• Material
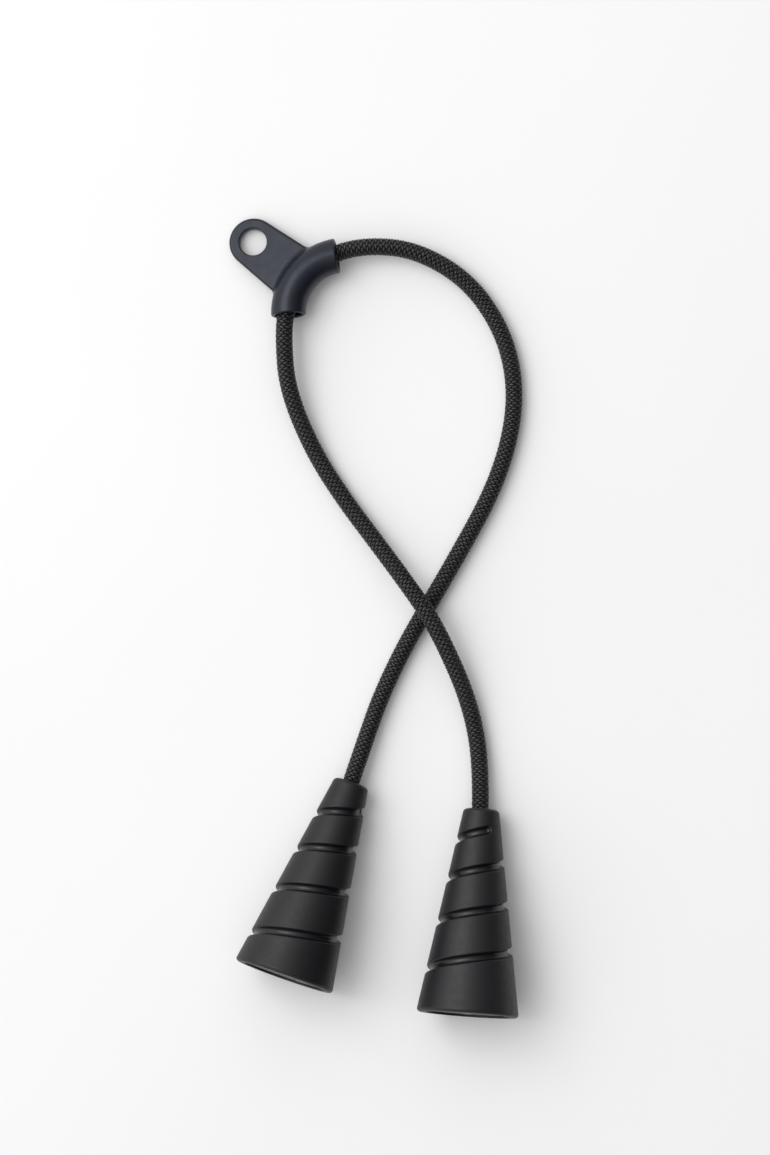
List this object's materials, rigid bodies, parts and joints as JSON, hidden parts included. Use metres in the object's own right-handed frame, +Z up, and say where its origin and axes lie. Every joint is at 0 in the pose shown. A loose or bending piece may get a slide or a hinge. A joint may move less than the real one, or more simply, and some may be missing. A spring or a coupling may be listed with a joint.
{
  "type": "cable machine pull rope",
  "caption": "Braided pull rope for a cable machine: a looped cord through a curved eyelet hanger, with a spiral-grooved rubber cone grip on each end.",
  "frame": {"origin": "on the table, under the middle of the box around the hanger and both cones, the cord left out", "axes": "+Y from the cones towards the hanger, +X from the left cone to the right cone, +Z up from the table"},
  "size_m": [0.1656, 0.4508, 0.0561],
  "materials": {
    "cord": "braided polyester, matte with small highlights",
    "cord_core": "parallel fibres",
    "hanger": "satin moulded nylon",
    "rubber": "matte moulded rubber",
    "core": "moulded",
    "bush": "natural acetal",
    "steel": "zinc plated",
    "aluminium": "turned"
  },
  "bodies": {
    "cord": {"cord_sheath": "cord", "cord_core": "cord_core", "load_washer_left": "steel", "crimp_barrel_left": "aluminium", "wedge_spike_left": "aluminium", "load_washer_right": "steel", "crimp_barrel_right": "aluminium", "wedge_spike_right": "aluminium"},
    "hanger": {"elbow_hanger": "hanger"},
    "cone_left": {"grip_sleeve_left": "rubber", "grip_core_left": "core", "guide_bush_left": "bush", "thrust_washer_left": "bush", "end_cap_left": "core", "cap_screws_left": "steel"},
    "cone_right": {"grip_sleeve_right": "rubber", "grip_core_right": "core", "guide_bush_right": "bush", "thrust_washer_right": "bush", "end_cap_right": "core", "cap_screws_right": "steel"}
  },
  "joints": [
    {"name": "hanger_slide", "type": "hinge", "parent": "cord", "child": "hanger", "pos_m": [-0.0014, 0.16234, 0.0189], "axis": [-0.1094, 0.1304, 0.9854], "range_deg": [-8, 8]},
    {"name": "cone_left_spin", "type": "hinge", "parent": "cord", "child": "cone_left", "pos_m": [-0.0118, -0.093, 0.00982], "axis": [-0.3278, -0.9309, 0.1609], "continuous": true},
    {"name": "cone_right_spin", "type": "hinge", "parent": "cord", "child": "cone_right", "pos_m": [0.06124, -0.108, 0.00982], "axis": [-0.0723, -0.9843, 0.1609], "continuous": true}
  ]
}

• Your task
Copy out the full listing exactly.

• Completed exercise
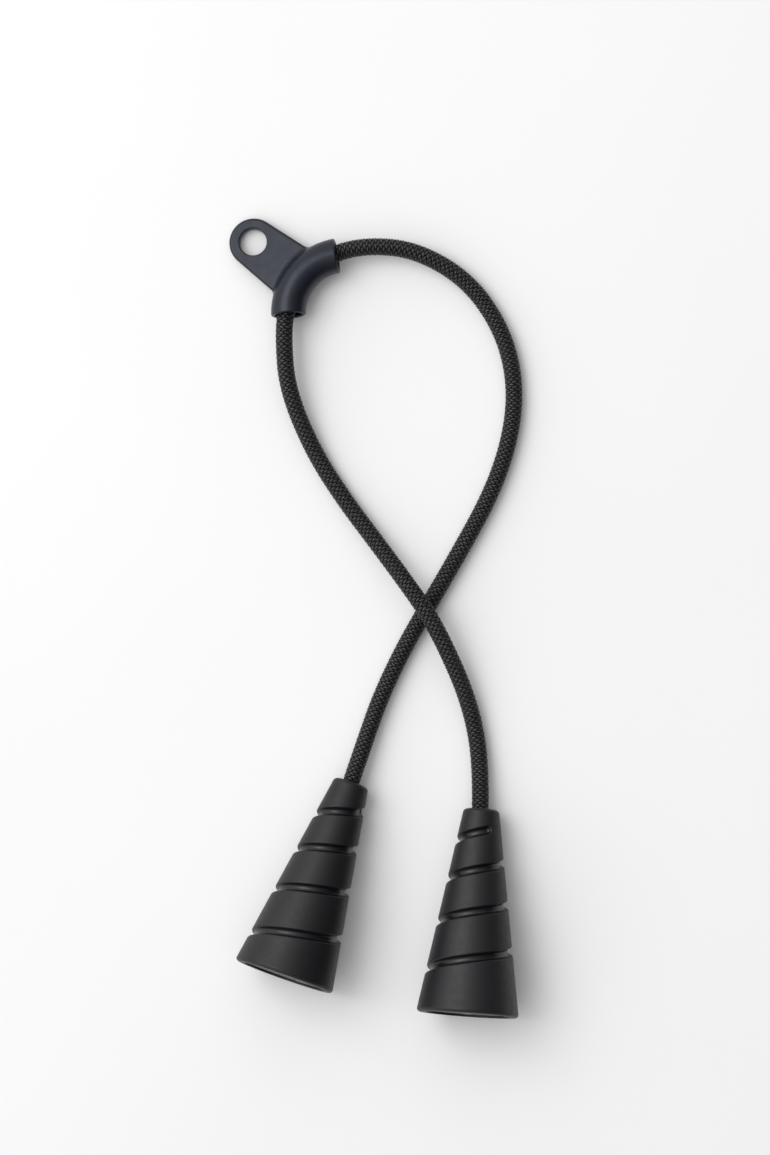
List this object's materials, rigid bodies, parts and joints as JSON, hidden parts included. Use metres in the object's own right-handed frame, +Z up, and say where its origin and axes lie. Every joint is at 0 in the pose shown. A loose or bending piece may get a slide or a hinge. A joint may move less than the real one, or more simply, and some may be missing. A spring or a coupling may be listed with a joint.
{
  "type": "cable machine pull rope",
  "caption": "Braided pull rope for a cable machine: a looped cord through a curved eyelet hanger, with a spiral-grooved rubber cone grip on each end.",
  "frame": {"origin": "on the table, under the middle of the box around the hanger and both cones, the cord left out", "axes": "+Y from the cones towards the hanger, +X from the left cone to the right cone, +Z up from the table"},
  "size_m": [0.1656, 0.4508, 0.0561],
  "materials": {
    "cord": "braided polyester, matte with small highlights",
    "cord_core": "parallel fibres",
    "hanger": "satin moulded nylon",
    "rubber": "matte moulded rubber",
    "core": "moulded",
    "bush": "natural acetal",
    "steel": "zinc plated",
    "aluminium": "turned"
  },
  "bodies": {
    "cord": {"cord_sheath": "cord", "cord_core": "cord_core", "load_washer_left": "steel", "crimp_barrel_left": "aluminium", "wedge_spike_left": "aluminium", "load_washer_right": "steel", "crimp_barrel_right": "aluminium", "wedge_spike_right": "aluminium"},
    "hanger": {"elbow_hanger": "hanger"},
    "cone_left": {"grip_sleeve_left": "rubber", "grip_core_left": "core", "guide_bush_left": "bush", "thrust_washer_left": "bush", "end_cap_left": "core", "cap_screws_left": "steel"},
    "cone_right": {"grip_sleeve_right": "rubber", "grip_core_right": "core", "guide_bush_right": "bush", "thrust_washer_right": "bush", "end_cap_right": "core", "cap_screws_right": "steel"}
  },
  "joints": [
    {"name": "hanger_slide", "type": "hinge", "parent": "cord", "child": "hanger", "pos_m": [-0.0014, 0.16234, 0.0189], "axis": [-0.1094, 0.1304, 0.9854], "range_deg": [-8, 8]},
    {"name": "cone_left_spin", "type": "hinge", "parent": "cord", "child": "cone_left", "pos_m": [-0.0118, -0.093, 0.00982], "axis": [-0.3278, -0.9309, 0.1609], "continuous": true},
    {"name": "cone_right_spin", "type": "hinge", "parent": "cord", "child": "cone_right", "pos_m": [0.06124, -0.108, 0.00982], "axis": [-0.0723, -0.9843, 0.1609], "continuous": true}
  ]
}